Accordingly, it would be a mistake to cover up the build plate screws with the Fysetc kit’s adhesive-backed fridge magnet that holds down the spring steel build sheet. Although it is true that once assembly and calibration are complete, I don’t expect to need to move the build plate again, it is also true that the spring steel sheet will still stick well to the fridge magnet with a hole in the magnet above each build plate screw. Whose positions I marked on the magnet before installing the build plate on the frame.
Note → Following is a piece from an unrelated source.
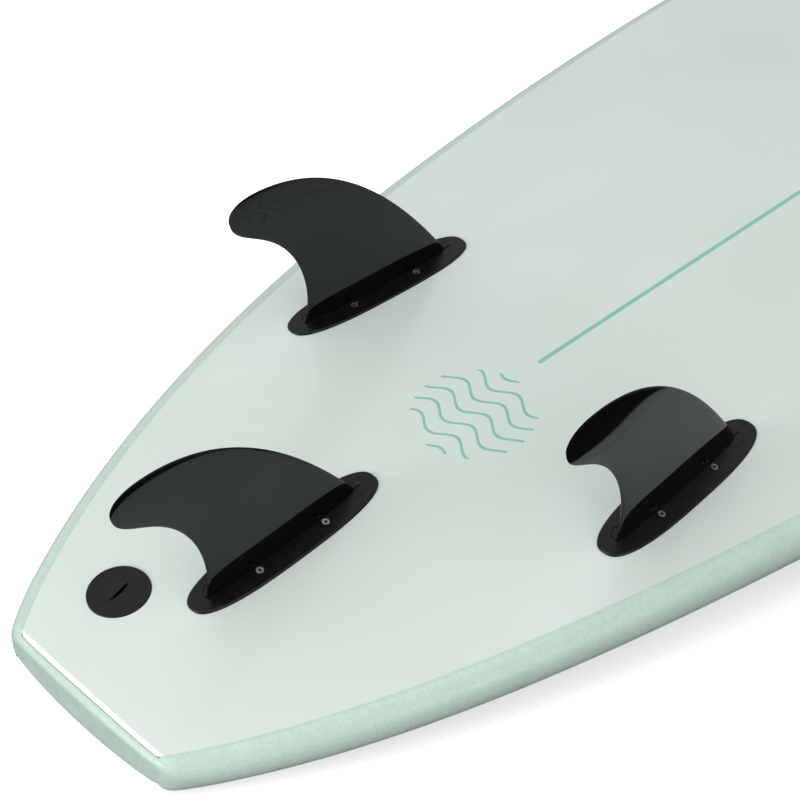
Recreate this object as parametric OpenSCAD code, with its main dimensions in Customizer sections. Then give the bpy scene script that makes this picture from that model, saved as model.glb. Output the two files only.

Finally, I’m thinking about ways to minimize heat transmission from the build plate to the deck rails. No need to heat up the rails, and particularly no need to heat up the acrylic deck plate, which I hear has a reputation for warping from the heat. It’s probably only a small improvement, but I’m planning to replace the black oxide machine screws holding the build plate to the deck rails with stainless, as I understand stainless has a lower thermal conductivity. I’m pondering searching for ceramic standoffs instead of the provided knurled knobs of unknown metal; and I’m thinking of sliding aluminum bubble wrap insulation between the deck plate and the build plate.